[Data in this exercise]
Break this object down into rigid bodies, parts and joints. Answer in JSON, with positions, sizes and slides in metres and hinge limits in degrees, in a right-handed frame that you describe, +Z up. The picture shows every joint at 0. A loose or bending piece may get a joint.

==

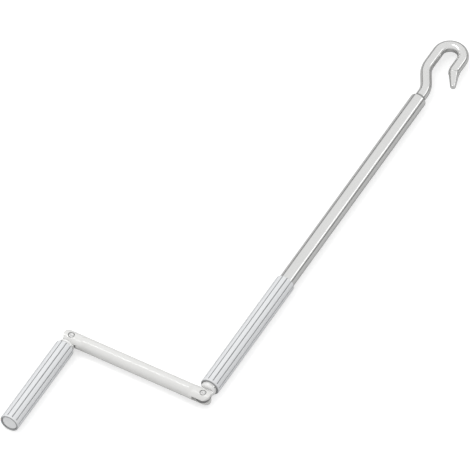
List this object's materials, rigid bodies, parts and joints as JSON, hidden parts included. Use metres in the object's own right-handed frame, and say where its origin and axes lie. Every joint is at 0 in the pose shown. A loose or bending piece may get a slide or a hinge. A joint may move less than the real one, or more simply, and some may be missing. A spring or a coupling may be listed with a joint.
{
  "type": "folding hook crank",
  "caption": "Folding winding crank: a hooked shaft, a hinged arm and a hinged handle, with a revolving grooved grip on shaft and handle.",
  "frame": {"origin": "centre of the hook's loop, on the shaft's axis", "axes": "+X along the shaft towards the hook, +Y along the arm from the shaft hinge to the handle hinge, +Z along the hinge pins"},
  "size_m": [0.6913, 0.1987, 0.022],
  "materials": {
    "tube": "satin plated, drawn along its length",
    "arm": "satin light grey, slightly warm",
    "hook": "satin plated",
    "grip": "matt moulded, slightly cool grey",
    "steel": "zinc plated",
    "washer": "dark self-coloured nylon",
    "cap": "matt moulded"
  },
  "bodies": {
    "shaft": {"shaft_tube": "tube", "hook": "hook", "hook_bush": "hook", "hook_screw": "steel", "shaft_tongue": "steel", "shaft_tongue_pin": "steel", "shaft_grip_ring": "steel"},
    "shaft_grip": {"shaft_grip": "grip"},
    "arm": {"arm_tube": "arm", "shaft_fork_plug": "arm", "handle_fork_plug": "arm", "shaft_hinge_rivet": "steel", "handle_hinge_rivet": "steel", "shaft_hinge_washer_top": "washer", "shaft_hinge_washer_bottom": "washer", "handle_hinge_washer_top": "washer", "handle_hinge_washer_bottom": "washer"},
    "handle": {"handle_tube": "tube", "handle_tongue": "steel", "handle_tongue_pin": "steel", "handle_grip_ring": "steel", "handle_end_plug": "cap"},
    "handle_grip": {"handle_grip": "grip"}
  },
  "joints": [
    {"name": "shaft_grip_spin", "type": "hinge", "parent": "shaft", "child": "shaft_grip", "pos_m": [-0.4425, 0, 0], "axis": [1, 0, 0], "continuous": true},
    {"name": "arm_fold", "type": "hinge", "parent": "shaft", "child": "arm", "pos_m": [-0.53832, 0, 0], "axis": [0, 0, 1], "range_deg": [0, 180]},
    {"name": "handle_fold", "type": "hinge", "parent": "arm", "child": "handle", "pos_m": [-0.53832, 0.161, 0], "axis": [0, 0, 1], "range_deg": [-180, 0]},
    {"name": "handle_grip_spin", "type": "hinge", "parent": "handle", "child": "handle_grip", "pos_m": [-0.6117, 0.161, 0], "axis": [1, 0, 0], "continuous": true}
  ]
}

[Your instructions]
Which lines hold the word "materials"? Copy every one of them.

[Problem solution]
List this object's materials, rigid bodies, parts and joints as JSON, hidden parts included. Use metres in the object's own right-handed frame, and say where its origin and axes lie. Every joint is at 0 in the pose shown. A loose or bending piece may get a slide or a hinge. A joint may move less than the real one, or more simply, and some may be missing. A spring or a coupling may be listed with a joint.
  "materials": {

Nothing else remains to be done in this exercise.